Supplied entries:
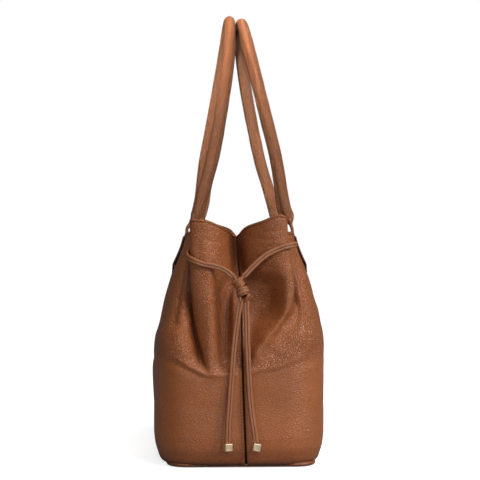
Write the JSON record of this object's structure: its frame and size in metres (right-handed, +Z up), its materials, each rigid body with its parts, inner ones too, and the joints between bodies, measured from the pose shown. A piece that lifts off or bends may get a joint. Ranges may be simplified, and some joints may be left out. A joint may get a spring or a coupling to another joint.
{
  "type": "bucket bag",
  "caption": "Soft leather bucket tote with cinched ends, knotted leather drawcords ending in metal cubes, and two rolled shoulder handles.",
  "frame": {"origin": "centre of the bag's footprint, on the surface it stands on", "axes": "+Z up; Y along the bag, from its right end (-Y, seen from the front) to its left end; X from the front face (-X) to the back face (+X)"},
  "size_m": [0.165, 0.324, 0.464],
  "materials": {
    "pebbled_leather": "satin pebble grain, cognac",
    "piping_leather": "satin, cognac, dark painted cut edges",
    "cord_leather": "smooth satin, folded and stitched",
    "lining_cloth": "woven cotton twill",
    "stiffener_board": "pressed fibre",
    "woven_tape": "woven polyester",
    "handle_core": "twisted cotton filler cord",
    "antique_brass": "brushed",
    "pale_gold": "polished, satin"
  },
  "bodies": {
    "bag": {"back_facing": "pebbled_leather", "back_lining": "lining_cloth", "back_shell": "pebbled_leather", "base_board": "stiffener_board", "base_lining": "lining_cloth", "base_panel": "pebbled_leather", "base_welt": "piping_leather", "front_facing": "pebbled_leather", "front_lining": "lining_cloth", "front_shell": "pebbled_leather", "left_back_eyelet": "antique_brass", "left_back_patch": "stiffener_board", "left_back_span": "cord_leather", "left_back_strap_end": "pebbled_leather", "left_back_tab": "pebbled_leather", "left_front_eyelet": "antique_brass", "left_front_patch": "stiffener_board", "left_front_span": "cord_leather", "left_front_strap_end": "pebbled_leather", "left_front_tab": "pebbled_leather", "left_knot": "cord_leather", "left_seam_tape": "woven_tape", "right_back_eyelet": "antique_brass", "right_back_patch": "stiffener_board", "right_back_span": "cord_leather", "right_back_strap_end": "pebbled_leather", "right_back_tab": "pebbled_leather", "right_front_eyelet": "antique_brass", "right_front_patch": "stiffener_board", "right_front_span": "cord_leather", "right_front_strap_end": "pebbled_leather", "right_front_tab": "pebbled_leather", "right_knot": "cord_leather", "right_seam_tape": "woven_tape", "slip_pocket": "lining_cloth", "snap_socket": "pale_gold", "snap_stud": "pale_gold", "zip_chain": "pale_gold", "zip_pouch": "lining_cloth", "zip_tape": "woven_tape"},
    "front_handle": {"front_handle_cover": "pebbled_leather", "front_handle_core": "handle_core"},
    "back_handle": {"back_handle_cover": "pebbled_leather", "back_handle_core": "handle_core"},
    "zip_slider": {"zip_slider": "pale_gold"},
    "zip_pull": {"zip_pull": "pale_gold"},
    "right_front_tail": {"right_front_tail": "cord_leather", "right_front_cube": "pale_gold"},
    "right_back_tail": {"right_back_tail": "cord_leather", "right_back_cube": "pale_gold"},
    "left_front_tail": {"left_front_tail": "cord_leather", "left_front_cube": "pale_gold"},
    "left_back_tail": {"left_back_tail": "cord_leather", "left_back_cube": "pale_gold"}
  },
  "joints": [
    {"name": "front_handle_swing", "type": "hinge", "parent": "bag", "child": "front_handle", "pos_m": [-0.0554, 0, 0.236], "axis": [0, -1, 0], "range_deg": [0, 150]},
    {"name": "back_handle_swing", "type": "hinge", "parent": "bag", "child": "back_handle", "pos_m": [0.0554, 0, 0.236], "axis": [0, 1, 0], "range_deg": [0, 150]},
    {"name": "right_front_tail_lift", "type": "hinge", "parent": "bag", "child": "right_front_tail", "pos_m": [-0.0017, -0.152, 0.163], "axis": [-1, 0, 0], "range_deg": [0, 80]},
    {"name": "right_back_tail_lift", "type": "hinge", "parent": "bag", "child": "right_back_tail", "pos_m": [0.0041, -0.152, 0.163], "axis": [-1, 0, 0], "range_deg": [0, 80]},
    {"name": "left_back_tail_lift", "type": "hinge", "parent": "bag", "child": "left_back_tail", "pos_m": [0.0017, 0.152, 0.163], "axis": [1, 0, 0], "range_deg": [0, 80]},
    {"name": "left_front_tail_lift", "type": "hinge", "parent": "bag", "child": "left_front_tail", "pos_m": [-0.0041, 0.152, 0.163], "axis": [1, 0, 0], "range_deg": [0, 80]},
    {"name": "zip_slide", "type": "slide", "parent": "bag", "child": "zip_slider", "axis": [0, 1, 0], "range_m": [0, 0.106]},
    {"name": "zip_pull_lift", "type": "hinge", "parent": "zip_slider", "child": "zip_pull", "pos_m": [0.06333, -0.054, 0.17756], "axis": [0, 1, 0], "range_deg": [-8, 75]}
  ]
}
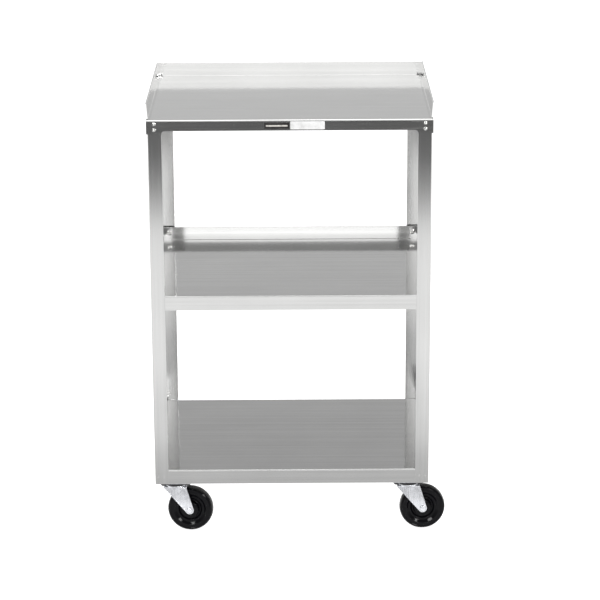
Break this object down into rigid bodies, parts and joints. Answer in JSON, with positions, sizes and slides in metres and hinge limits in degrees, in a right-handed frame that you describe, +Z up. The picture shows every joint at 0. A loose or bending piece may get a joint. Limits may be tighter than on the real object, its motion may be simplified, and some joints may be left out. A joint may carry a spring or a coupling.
{
  "type": "instrument cart",
  "caption": "Open stainless instrument cart with folded angle legs, three flanged shelves, a guard on the top shelf and swivel casters.",
  "frame": {"origin": "on the floor under the middle of the cart", "axes": "+Z up, -Y towards the front, +X to the right as seen from the front"},
  "size_m": [0.5653, 0.4204, 0.8175],
  "materials": {
    "stainless_shelf": "fine brushed grain running across the cart",
    "stainless_leg": "fine brushed grain running up the leg",
    "rivet": "plain pressed steel",
    "nameplate": "black enamelled, blank",
    "label": "white film, blank",
    "zinc_plate": "bright zinc plating",
    "dark_raceway": "dark oiled steel",
    "bearing_steel": "polished",
    "wheel": "glossy black moulded",
    "bush": "sintered bronze"
  },
  "bodies": {
    "cart_frame": {"top_shelf": "stainless_shelf", "middle_shelf": "stainless_shelf", "bottom_shelf": "stainless_shelf", "leg_front_left": "stainless_leg", "leg_front_right": "stainless_leg", "leg_rear_left": "stainless_leg", "leg_rear_right": "stainless_leg", "corner_rivet_front_left_upper": "rivet", "corner_rivet_front_left_lower": "rivet", "corner_rivet_front_right_upper": "rivet", "corner_rivet_front_right_lower": "rivet", "corner_rivet_rear_left_upper": "rivet", "corner_rivet_rear_left_lower": "rivet", "corner_rivet_rear_right_upper": "rivet", "corner_rivet_rear_right_lower": "rivet", "shelf_rivet_left": "rivet", "shelf_rivet_right": "rivet", "nameplate": "nameplate", "blank_label": "label", "caster_pad_front_left": "stainless_shelf", "caster_pad_front_right": "stainless_shelf", "caster_pad_rear_left": "stainless_shelf", "caster_pad_rear_right": "stainless_shelf", "caster_plate_front_left": "zinc_plate", "caster_plate_front_right": "zinc_plate", "caster_plate_rear_left": "zinc_plate", "caster_plate_rear_right": "zinc_plate", "raceway_cup_front_left": "dark_raceway", "raceway_cup_front_right": "dark_raceway", "raceway_cup_rear_left": "dark_raceway", "raceway_cup_rear_right": "dark_raceway", "ball_ring_front_left": "bearing_steel", "ball_ring_front_right": "bearing_steel", "ball_ring_rear_left": "bearing_steel", "ball_ring_rear_right": "bearing_steel", "king_pin_front_left": "zinc_plate", "king_pin_front_right": "zinc_plate", "king_pin_rear_left": "zinc_plate", "king_pin_rear_right": "zinc_plate"},
    "swivel_front_left": {"fork_front_left": "zinc_plate", "hub_bush_front_left": "bush", "axle_front_left": "zinc_plate", "axle_nut_front_left": "zinc_plate"},
    "wheel_front_left": {"wheel_front_left": "wheel"},
    "swivel_front_right": {"fork_front_right": "zinc_plate", "hub_bush_front_right": "bush", "axle_front_right": "zinc_plate", "axle_nut_front_right": "zinc_plate"},
    "wheel_front_right": {"wheel_front_right": "wheel"},
    "swivel_rear_left": {"fork_rear_left": "zinc_plate", "hub_bush_rear_left": "bush", "axle_rear_left": "zinc_plate", "axle_nut_rear_left": "zinc_plate"},
    "wheel_rear_left": {"wheel_rear_left": "wheel"},
    "swivel_rear_right": {"fork_rear_right": "zinc_plate", "hub_bush_rear_right": "bush", "axle_rear_right": "zinc_plate", "axle_nut_rear_right": "zinc_plate"},
    "wheel_rear_right": {"wheel_rear_right": "wheel"}
  },
  "joints": [
    {"name": "swivel_turn_front_left", "type": "hinge", "parent": "cart_frame", "child": "swivel_front_left", "pos_m": [-0.217, -0.1662, 0.0916], "axis": [0, 0, 1], "continuous": true},
    {"name": "swivel_turn_front_right", "type": "hinge", "parent": "cart_frame", "child": "swivel_front_right", "pos_m": [0.217, -0.1662, 0.0916], "axis": [0, 0, 1], "continuous": true},
    {"name": "swivel_turn_rear_left", "type": "hinge", "parent": "cart_frame", "child": "swivel_rear_left", "pos_m": [-0.217, 0.1662, 0.0916], "axis": [0, 0, 1], "continuous": true},
    {"name": "swivel_turn_rear_right", "type": "hinge", "parent": "cart_frame", "child": "swivel_rear_right", "pos_m": [0.217, 0.1662, 0.0916], "axis": [0, 0, 1], "continuous": true},
    {"name": "wheel_spin_front_left", "type": "hinge", "parent": "swivel_front_left", "child": "wheel_front_left", "pos_m": [-0.19015, -0.16902, 0.0425], "axis": [0.1045, 0.9945, 0], "continuous": true},
    {"name": "wheel_spin_front_right", "type": "hinge", "parent": "swivel_front_right", "child": "wheel_front_right", "pos_m": [0.24398, -0.16526, 0.0425], "axis": [-0.0349, 0.9994, 0], "continuous": true},
    {"name": "wheel_spin_rear_left", "type": "hinge", "parent": "swivel_rear_left", "child": "wheel_rear_left", "pos_m": [-0.23912, 0.18169, 0.0425], "axis": [-0.5736, -0.8192, 0], "continuous": true},
    {"name": "wheel_spin_rear_right", "type": "hinge", "parent": "swivel_rear_right", "child": "wheel_rear_right", "pos_m": [0.19015, 0.16338, 0.0425], "axis": [0.1045, -0.9945, 0], "continuous": true}
  ]
}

The exercise: Identify the lines of the data that contain the word "joints". Copy each of them.

Exercise answer:
Write the JSON record of this object's structure: its frame and size in metres (right-handed, +Z up), its materials, each rigid body with its parts, inner ones too, and the joints between bodies, measured from the pose shown. A piece that lifts off or bends may get a joint. Ranges may be simplified, and some joints may be left out. A joint may get a spring or a coupling to another joint.
  "joints": [
Break this object down into rigid bodies, parts and joints. Answer in JSON, with positions, sizes and slides in metres and hinge limits in degrees, in a right-handed frame that you describe, +Z up. The picture shows every joint at 0. A loose or bending piece may get a joint. Limits may be tighter than on the real object, its motion may be simplified, and some joints may be left out. A joint may carry a spring or a coupling.
  "joints": [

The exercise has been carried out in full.